Incentive spending on each sale jumped 30 percent from a year earlier to $3,169 as carmarkers tried to entice consumers, research firm Edmunds.com said. That eclipsed the mark of $3,146 set in September 2004, when zero-percent financing was in vogue.

GM said U.S. sales slid 45 percent, compared with the 48 percent average estimate of 7 analysts in a Bloomberg survey, while Ford’s 41 percent decline was less than the 45 percent estimate and the 39 percent drop for Auburn Hills, Michigan- based Chrysler was narrower than the 46 percent in the survey.

Toyota, Honda, Nissan

U.S. deliveries for Toyota, the world’s largest automaker, declined 39 percent, less than the 41 percent of 4 analysts in a Bloomberg survey. Honda and Nissan, both based in Tokyo and both projected to fall 42 percent in that survey, dropped 36 percent and 38 percent.

Hyundai Motor Co. fell 4.8 percent, and Kia Motors Corp. slid 0.6 percent.

U.S. market share for the domestic automakers fell to 45.2 percent from 49.3 percent a year earlier, while the Asian brands led by Toyota City, Japan-based Toyota rose to 47.1 percent from 44.4 percent, according to Autodata. European brands, excluding Ford’s Volvo and GM’s Saab, climbed to 7.9 percent of new- vehicle sales from 6.4 percent.
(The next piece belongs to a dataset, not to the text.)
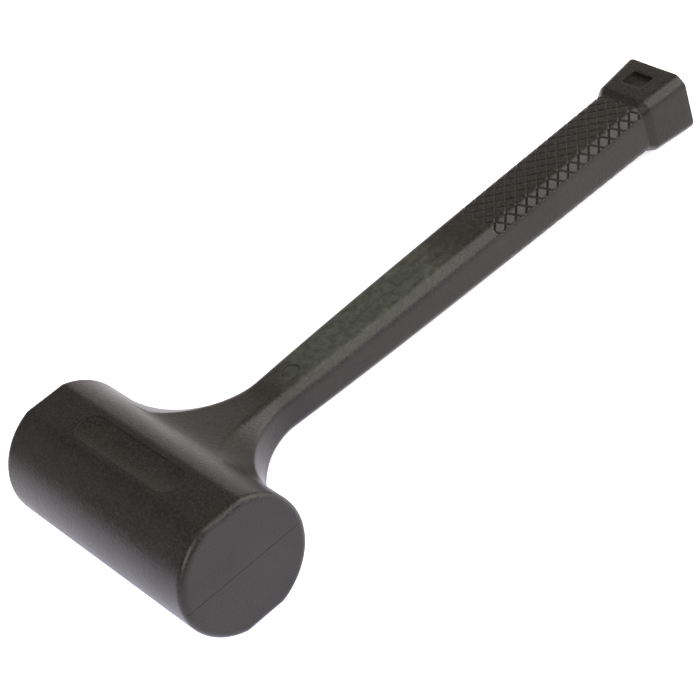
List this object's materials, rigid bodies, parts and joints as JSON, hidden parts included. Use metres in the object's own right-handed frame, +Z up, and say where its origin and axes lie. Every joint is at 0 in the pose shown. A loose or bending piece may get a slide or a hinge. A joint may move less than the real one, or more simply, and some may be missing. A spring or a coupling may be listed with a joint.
{
  "type": "dead blow mallet",
  "caption": "Black one-piece moulded dead blow mallet: shot-filled round head with two flats, fillet neck, octagonal handle with diamond grip and flared butt.",
  "frame": {"origin": "centre of the head's lower flat, on which the mallet lies", "axes": "+X along the head towards the striking face seen in the picture, +Y along the handle towards the butt, +Z up through the broad faces of the handle; the head's axis is 28.5 mm above the origin"},
  "size_m": [0.122, 0.3282, 0.057],
  "materials": {
    "casing": "black moulded soft plastic, satin, fine mould texture",
    "canister": "drawn steel tube and pressed discs",
    "rod": "hot rolled steel bar, welded foot",
    "shot": "tumbled steel shot"
  },
  "bodies": {
    "mallet": {"casing": "casing", "canister_tube": "canister", "canister_cap_front": "canister", "canister_cap_rear": "canister", "handle_rod": "rod"},
    "shot_charge": {"shot_01": "shot", "shot_02": "shot", "shot_03": "shot", "shot_04": "shot", "shot_05": "shot", "shot_06": "shot", "shot_07": "shot", "shot_08": "shot", "shot_09": "shot", "shot_10": "shot", "shot_11": "shot", "shot_12": "shot", "shot_13": "shot", "shot_14": "shot", "shot_15": "shot", "shot_16": "shot", "shot_17": "shot", "shot_18": "shot", "shot_19": "shot", "shot_20": "shot", "shot_21": "shot", "shot_22": "shot", "shot_23": "shot", "shot_24": "shot", "shot_25": "shot", "shot_26": "shot", "shot_27": "shot", "shot_28": "shot", "shot_29": "shot", "shot_30": "shot", "shot_31": "shot", "shot_32": "shot", "shot_33": "shot", "shot_34": "shot", "shot_35": "shot", "shot_36": "shot", "shot_37": "shot", "shot_38": "shot", "shot_39": "shot", "shot_40": "shot", "shot_41": "shot", "shot_42": "shot", "shot_43": "shot", "shot_44": "shot", "shot_45": "shot", "shot_46": "shot", "shot_47": "shot", "shot_48": "shot"}
  },
  "joints": [
    {"name": "shot_slide", "type": "slide", "parent": "mallet", "child": "shot_charge", "axis": [1, 0, 0], "range_m": [0, 0.025]}
  ]
}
April sales should be an improvement over March, GM marketing chief Mark LaNeve said on a conference call. Credit is becoming more available, and business at part-owned lender GMAC LLC is “getting back to normal,” LaNeve said.

Merkle, the independent analyst, said a rising stock market also probably helped buoy sales by reassuring consumers that the economy was recovering. The Standard & Poor’s 500 Index advanced 8.5 percent in March, and global equities rallied for the best month since 2003.

‘Sign of Hope’

“It’s one month in a row, and it’s of interest and there may be a small sign of hope,” Chrysler President Jim Press said on a call with reporters about the automaker’s results. “But if you look at the trends out there, there’s a lot of concern.”

Weighing on car shoppers were job losses that pushed U.S. unemployment rate to 8.5 percent, the highest since 1983, according to the median estimate of analysts in a Bloomberg News survey before the Labor Department’s April 3 report. Payroll cuts announced by employers almost tripled from a year earlier, placement firm Challenger, Gray & Christmas Inc. said yesterday.

Consumer confidence remained at almost a 42-year record low for the month, according to an index released March 31 by the New York-based Conference Board. The March reading was 26, up from 25.3 in February, the lowest since data began in 1967.

“Automakers are pulling every lever in their effort to attract buyers,” said Jesse Toprak, director of industry analysis for Santa Monica, California-based Edmunds. “The typical incentive programs simply do not resonate in today’s economy.”

March had 25 selling days, one fewer than in the same month of 2008. The analysts’ estimates are based on the daily sales rate, and some automakers report on that basis. Bloomberg uses unadjusted figures, which would be about 4 percentage points lower than the adjusted numbers.